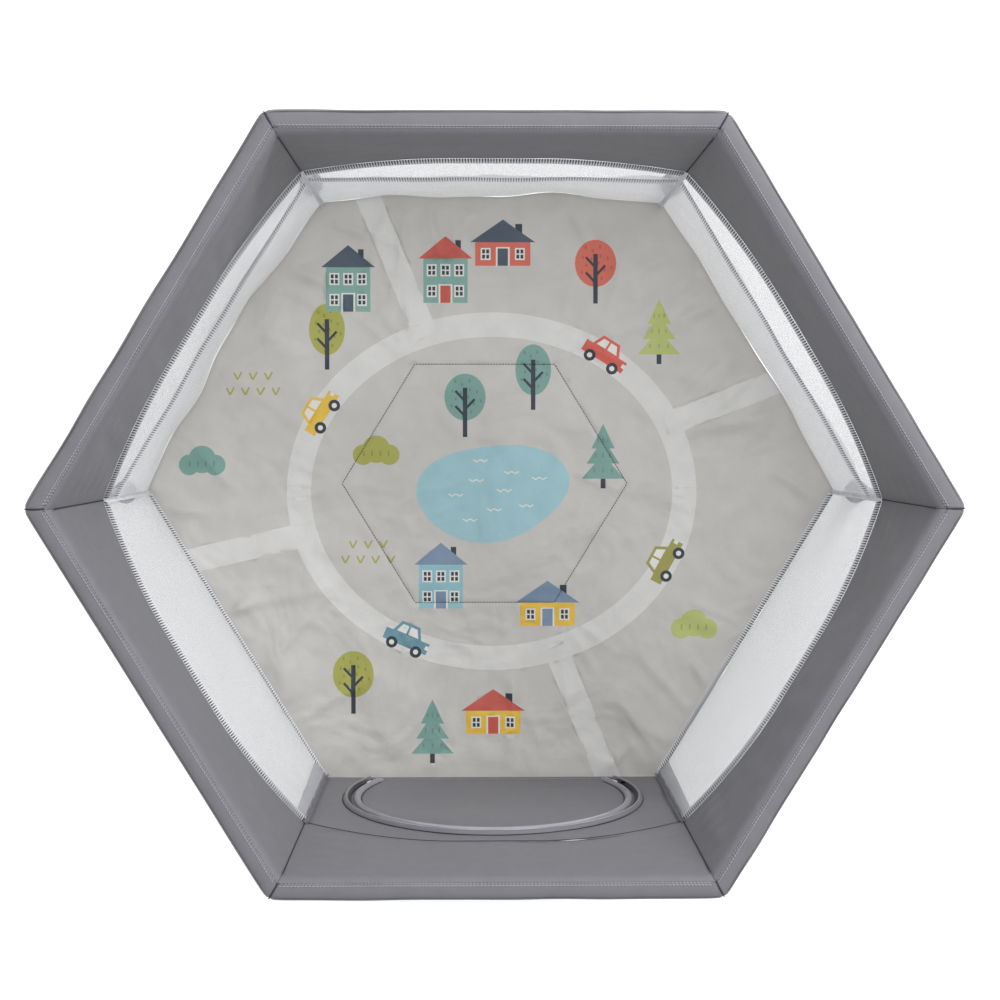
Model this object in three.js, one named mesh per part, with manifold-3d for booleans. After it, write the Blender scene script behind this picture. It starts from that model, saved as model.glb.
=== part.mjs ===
// A six-sided fabric playpen on a plug-together steel frame, in millimetres, +Z up.
// Six rails of equal length plug onto corner joints, and a post with a round foot plugs into each
// joint from below. Padded covers with a hanging band wrap the rails, five mesh walls and one
// solid front wall with a zipped doorway close the sides, and a padded floor lies between them.
// The origin is on the ground at the pen's centre; +X is the long way across, and -Y is the front.
import * as THREE from "three";
import { mergeVertices } from "three/addons/utils/BufferGeometryUtils.js";
import Module from "manifold-3d";

const wasm = await Module();
wasm.setup();

// ---- Driving dimensions ----
const SIDE = 678; // each rail's centreline, from corner to corner
const SLANT = THREE.MathUtils.degToRad(58.6); // between a slanted side and the X axis
const RAIL_HEIGHT = 660; // the rails' centrelines above the ground
const TUBE_RADIUS = 11; // rails and posts are 22 mm steel tube
const TUBE_WALL = 0.8;
const FOAM_RADIUS = 17;
const COVER_RADIUS = 19; // outside of the rail's fabric cover
const CLOTH = 1.6; // thickness of a cover, band or wall
const WALL_LEAN = 15; // how far the walls come in between rail and ground
const BAND_MIDDLE = 480; // height of the band's lower edge halfway along a side
const BAND_CORNER = 355; // and at the corners
const FLOOR_TOP = 9; // top of the padded floor
const FLOOR_BOTTOM = 1.1;
const PATCH_SIDE = 268; // hexagonal grip patch under the middle of the floor
const DOOR_CENTRE = 165; // height of the doorway's centre
const DOOR_RADIUS = 262; // radius of the doorway in the front wall
const DOOR_SILL = 30; // height of the doorway's straight lower edge
const FOOT_RADIUS = 22;
const FIT = 0.3; // gap between pieces that touch
const ROUND = 16; // sides of a round piece

// ---- Derived places ----
const HALF = SIDE / 2;
const LONG_HALF = HALF + SIDE * Math.cos(SLANT);
const DEEP_HALF = SIDE * Math.sin(SLANT);
const TUBE_BORE = TUBE_RADIUS - TUBE_WALL;
const WALL_OUT = COVER_RADIUS + FIT; // from the rail line in to the outer face of a band or wall
const JOINT_REACH = 25; // from the corner point to the end of the rail tube

const CORNERS = [
  { name: "right", x: LONG_HALF, y: 0 },
  { name: "back_right", x: HALF, y: DEEP_HALF },
  { name: "back_left", x: -HALF, y: DEEP_HALF },
  { name: "left", x: -LONG_HALF, y: 0 },
  { name: "front_left", x: -HALF, y: -DEEP_HALF },
  { name: "front_right", x: HALF, y: -DEEP_HALF },
];
const SIDE_NAMES = ["back_right", "back", "back_left", "front_left", "front", "front_right"];
CORNERS.forEach((corner, index) => {
  const before = CORNERS[(index + 5) % 6];
  const after = CORNERS[(index + 1) % 6];
  corner.angle = corner.y === 0 ? 2 * SLANT : Math.PI - SLANT; // inside angle
  corner.outwards = Math.atan2(
    2 * corner.y - before.y - after.y,
    2 * corner.x - before.x - after.x,
  );
});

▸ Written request
Write out the data exactly as it stands.

▸ Answer to the task
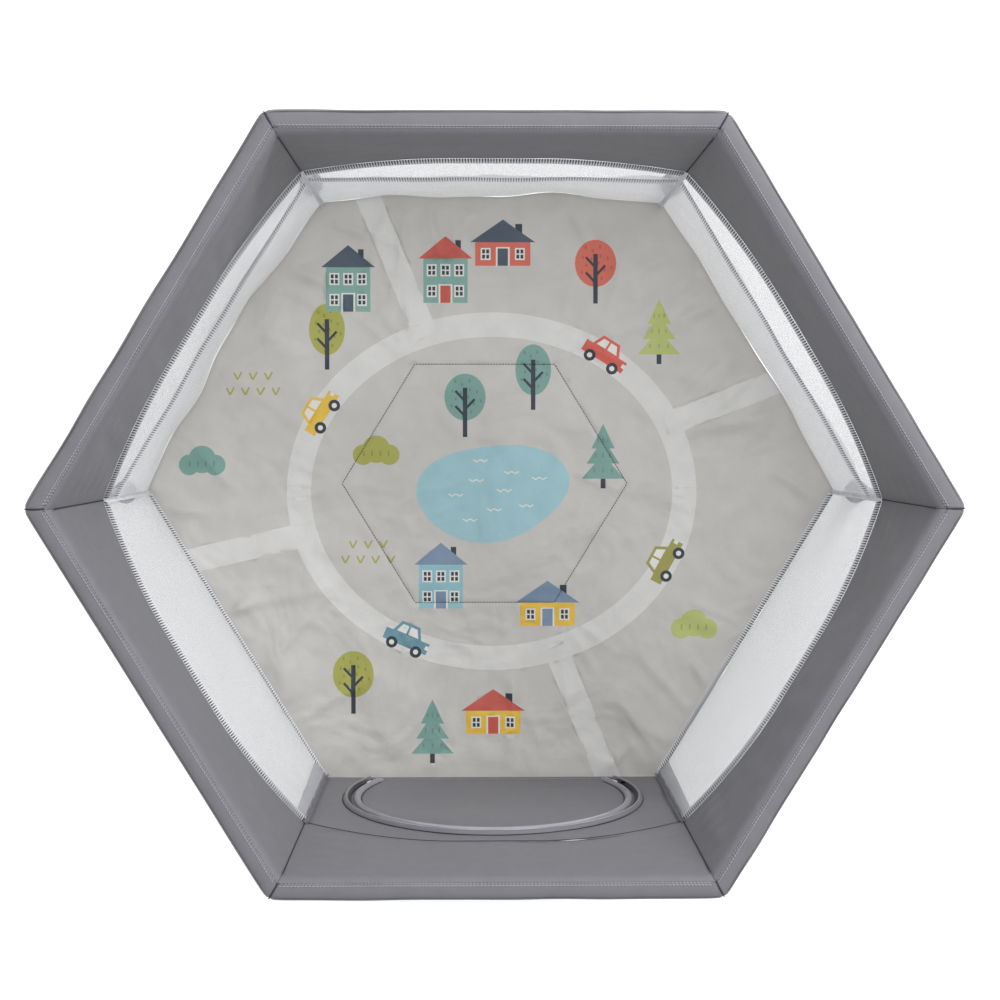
Model this object in three.js, one named mesh per part, with manifold-3d for booleans. After it, write the Blender scene script behind this picture. It starts from that model, saved as model.glb.
=== part.mjs ===
// A six-sided fabric playpen on a plug-together steel frame, in millimetres, +Z up.
// Six rails of equal length plug onto corner joints, and a post with a round foot plugs into each
// joint from below. Padded covers with a hanging band wrap the rails, five mesh walls and one
// solid front wall with a zipped doorway close the sides, and a padded floor lies between them.
// The origin is on the ground at the pen's centre; +X is the long way across, and -Y is the front.
import * as THREE from "three";
import { mergeVertices } from "three/addons/utils/BufferGeometryUtils.js";
import Module from "manifold-3d";

const wasm = await Module();
wasm.setup();

// ---- Driving dimensions ----
const SIDE = 678; // each rail's centreline, from corner to corner
const SLANT = THREE.MathUtils.degToRad(58.6); // between a slanted side and the X axis
const RAIL_HEIGHT = 660; // the rails' centrelines above the ground
const TUBE_RADIUS = 11; // rails and posts are 22 mm steel tube
const TUBE_WALL = 0.8;
const FOAM_RADIUS = 17;
const COVER_RADIUS = 19; // outside of the rail's fabric cover
const CLOTH = 1.6; // thickness of a cover, band or wall
const WALL_LEAN = 15; // how far the walls come in between rail and ground
const BAND_MIDDLE = 480; // height of the band's lower edge halfway along a side
const BAND_CORNER = 355; // and at the corners
const FLOOR_TOP = 9; // top of the padded floor
const FLOOR_BOTTOM = 1.1;
const PATCH_SIDE = 268; // hexagonal grip patch under the middle of the floor
const DOOR_CENTRE = 165; // height of the doorway's centre
const DOOR_RADIUS = 262; // radius of the doorway in the front wall
const DOOR_SILL = 30; // height of the doorway's straight lower edge
const FOOT_RADIUS = 22;
const FIT = 0.3; // gap between pieces that touch
const ROUND = 16; // sides of a round piece

// ---- Derived places ----
const HALF = SIDE / 2;
const LONG_HALF = HALF + SIDE * Math.cos(SLANT);
const DEEP_HALF = SIDE * Math.sin(SLANT);
const TUBE_BORE = TUBE_RADIUS - TUBE_WALL;
const WALL_OUT = COVER_RADIUS + FIT; // from the rail line in to the outer face of a band or wall
const JOINT_REACH = 25; // from the corner point to the end of the rail tube

const CORNERS = [
  { name: "right", x: LONG_HALF, y: 0 },
  { name: "back_right", x: HALF, y: DEEP_HALF },
  { name: "back_left", x: -HALF, y: DEEP_HALF },
  { name: "left", x: -LONG_HALF, y: 0 },
  { name: "front_left", x: -HALF, y: -DEEP_HALF },
  { name: "front_right", x: HALF, y: -DEEP_HALF },
];
const SIDE_NAMES = ["back_right", "back", "back_left", "front_left", "front", "front_right"];
CORNERS.forEach((corner, index) => {
  const before = CORNERS[(index + 5) % 6];
  const after = CORNERS[(index + 1) % 6];
  corner.angle = corner.y === 0 ? 2 * SLANT : Math.PI - SLANT; // inside angle
  corner.outwards = Math.atan2(
    2 * corner.y - before.y - after.y,
    2 * corner.x - before.x - after.x,
  );
});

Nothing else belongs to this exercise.